Git Mailing List Archive mirror
 help / color / mirror / Atom feed
From: Victoria Dye <vdye@github.com>
To: Shuqi Liang <cheskaqiqi@gmail.com>, git@vger.kernel.org
Cc: gitster@pobox.com, derrickstolee@github.com
Subject: Re: [RFC][PATCH V1] diff-tree: integrate with sparse index
Date: Tue, 16 May 2023 14:19:04 -0700	[thread overview]
Message-ID: <fa24482c-7c48-9b7f-5d97-3dbf9822728c@github.com> (raw)
In-Reply-To: <20230515191836.674234-1-cheskaqiqi@gmail.com>

Shuqi Liang wrote:
> Remove full index requirement for `git diff-tree`. Add tests that verify
> that 'git diff-tree' behaves correctly when the sparse index is enabled
> and test to ensure the index is not expanded.
> 
> The `p2000` tests demonstrate a ~98% execution time reduction for
> 'git diff-tree' using a sparse index:
> 
> Test                                                before  after
> ------------------------------------------------------------------------
> 2000.94: git diff-tree HEAD (full-v3)                0.05   0.04 -20.0%
> 2000.95: git diff-tree HEAD (full-v4)                0.06   0.05 -16.7%
> 2000.96: git diff-tree HEAD (sparse-v3)              0.59   0.01 -98.3%
> 2000.97: git diff-tree HEAD (sparse-v4)              0.61   0.01 -98.4%
> 2000.98: git diff-tree HEAD -- f2/f4/a (full-v3)     0.05   0.05 +0.0%
> 2000.99: git diff-tree HEAD -- f2/f4/a (full-v4)     0.05   0.04 -20.0%
> 2000.100: git diff-tree HEAD -- f2/f4/a (sparse-v3)  0.58   0.01 -98.3%
> 2000.101: git diff-tree HEAD -- f2/f4/a (sparse-v4)  0.55   0.01 -98.2%

These performance results look great!
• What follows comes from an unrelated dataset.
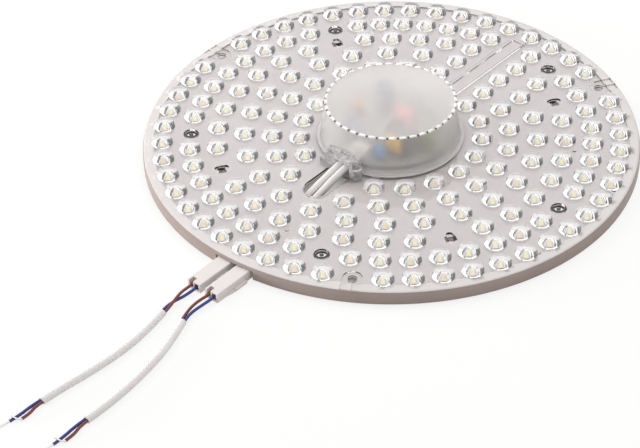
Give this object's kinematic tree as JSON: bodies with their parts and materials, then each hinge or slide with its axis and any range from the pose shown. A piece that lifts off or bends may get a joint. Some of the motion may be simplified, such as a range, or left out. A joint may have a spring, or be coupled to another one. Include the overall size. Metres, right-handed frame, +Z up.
{
  "type": "led module",
  "caption": "Round LED retrofit lamp module: clear lens plate over a lamp board, frosted driver cap, cable clamp, magnet feet and two plug-in leads with bare wire ends.",
  "frame": {"origin": "centre of the disc on the surface that the magnet feet stand on, at the bottom centre of the bounding box without the free leads", "axes": "+Z up through the lens plate and the driver cap, away from the mounting surface; -Y towards the connectors and leads; +X to the right seen from the leads"},
  "size_m": [0.3258, 0.5117, 0.0376],
  "materials": {
    "clear_plastic": "glossy, water clear",
    "frosted_plastic": "finely frosted, translucent",
    "board_white": "satin white solder resist",
    "chip_cool": "pale yellow phosphor",
    "chip_warm": "orange phosphor",
    "magnet_steel": "plated steel",
    "magnet_ceramic": "dark sintered magnet",
    "screw_steel": "dark plated steel",
    "board_green": "circuit board",
    "ferrite": "dark ferrite",
    "winding_tape": "orange yellow tape",
    "can_sleeve": "dark shrink sleeve",
    "film_red": "dipped film body",
    "ceramic_blue": "dipped ceramic body",
    "choke_green": "coated ring core",
    "choke_copper": "enamelled copper wire",
    "chip_black": "moulded epoxy",
    "nylon_white": "natural white nylon",
    "sheath_white": "soft white jacket",
    "wire_brown": "brown wire cover",
    "wire_blue": "blue wire cover",
    "tinned_wire": "tinned copper strands",
    "contact_brass": "tin plated brass"
  },
  "bodies": {
    "root": {"bare_strands_left": "tinned_wire", "bare_strands_right": "tinned_wire", "blue_wire_left": "wire_blue", "blue_wire_right": "wire_blue", "board_screws": "screw_steel", "board_spacers": "nylon_white", "bobbin_feet": "chip_black", "bridge_rectifier": "chip_black", "brown_wire_left": "wire_brown", "brown_wire_right": "wire_brown", "bulk_capacitor": "can_sleeve", "clamp_screw": "screw_steel", "control_module": "board_green", "cool_lamp_chips": "chip_cool", "driver_board": "board_green", "driver_cover": "frosted_plastic", "film_capacitor": "film_red", "fuse": "chip_black", "held_cable_left": "sheath_white", "held_cable_right": "sheath_white", "inner_blue_wire_left": "wire_blue", "inner_blue_wire_right": "wire_blue", "inner_brown_wire_left": "wire_brown", "inner_brown_wire_right": "wire_brown", "input_terminal": "nylon_white", "lead_sheath_left": "sheath_white", "lead_sheath_right": "sheath_white", "led_board": "board_white", "lens_cover": "clear_plastic", "magnet_pots": "magnet_steel", "magnet_screws": "screw_steel", "output_capacitors": "can_sleeve", "output_choke": "choke_copper", "plug_contacts_left": "contact_brass", "plug_contacts_right": "contact_brass", "plug_shell_left": "nylon_white", "plug_shell_right": "nylon_white", "ring_choke": "choke_green", "ring_magnets": "magnet_ceramic", "safety_capacitor": "ceramic_blue", "socket_left": "nylon_white", "socket_right": "nylon_white", "transformer_core": "ferrite", "transformer_winding": "winding_tape", "warm_lamp_chips": "chip_warm", "wire_clamp": "clear_plastic"}
  },
  "joints": []
}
This is generally what we'd expect,
too, since 'diff-tree' should be fast enough that index expansion is the
majority of its runtime.

> 
> Signed-off-by: Shuqi Liang <cheskaqiqi@gmail.com>
> ---
>  builtin/diff-tree.c                      |  4 ++
>  t/perf/p2000-sparse-operations.sh        |  2 +
>  t/t1092-sparse-checkout-compatibility.sh | 62 ++++++++++++++++++++++++
>  3 files changed, 68 insertions(+)
> 
> diff --git a/builtin/diff-tree.c b/builtin/diff-tree.c
> index 385c2d0230..c5d5730ebf 100644
> --- a/builtin/diff-tree.c
> +++ b/builtin/diff-tree.c
> @@ -121,6 +121,10 @@ int cmd_diff_tree(int argc, const char **argv, const char *prefix)
>  		usage(diff_tree_usage);
>  
>  	git_config(git_diff_basic_config, NULL); /* no "diff" UI options */
> +
> +	prepare_repo_settings(the_repository);
> +	the_repository->settings.command_requires_full_index = 0;

tl;dr: this does appear to be all you need to integrate the sparse index
with 'diff-tree', although there's an opportunity to clean up some
(seemingly) unused code to make that clearer.
 
Longer version: 

Looking at the documentation for 'diff-tree', it's not immediately obvious
why we'd need the index at all - it "[c]ompares the content and mode of
blobs found via two tree objects," per the command documentation. However,
the index is read in 'cmd_diff_tree' at two points, so to be reasonably
certain that this sparse index integration is correct we should verify that
the intended usage associated with those two reads will still work with a
sparse index.

Reading the index for attributes
================================
The first index read was added in fd66bcc31ff (diff-tree: read the index so
attribute checks work in bare repositories, 2017-12-06) to deal with reading
'.gitattributes' content. Per the 'gitattributes.txt' documentation:

"Git consults `$GIT_DIR/info/attributes` file (which has the highest
precedence), `.gitattributes` file in the same directory as the path in
question, and its parent directories up to the toplevel of the work
tree...When the `.gitattributes` file is missing from the work tree, the
path in the index is used as a fall-back."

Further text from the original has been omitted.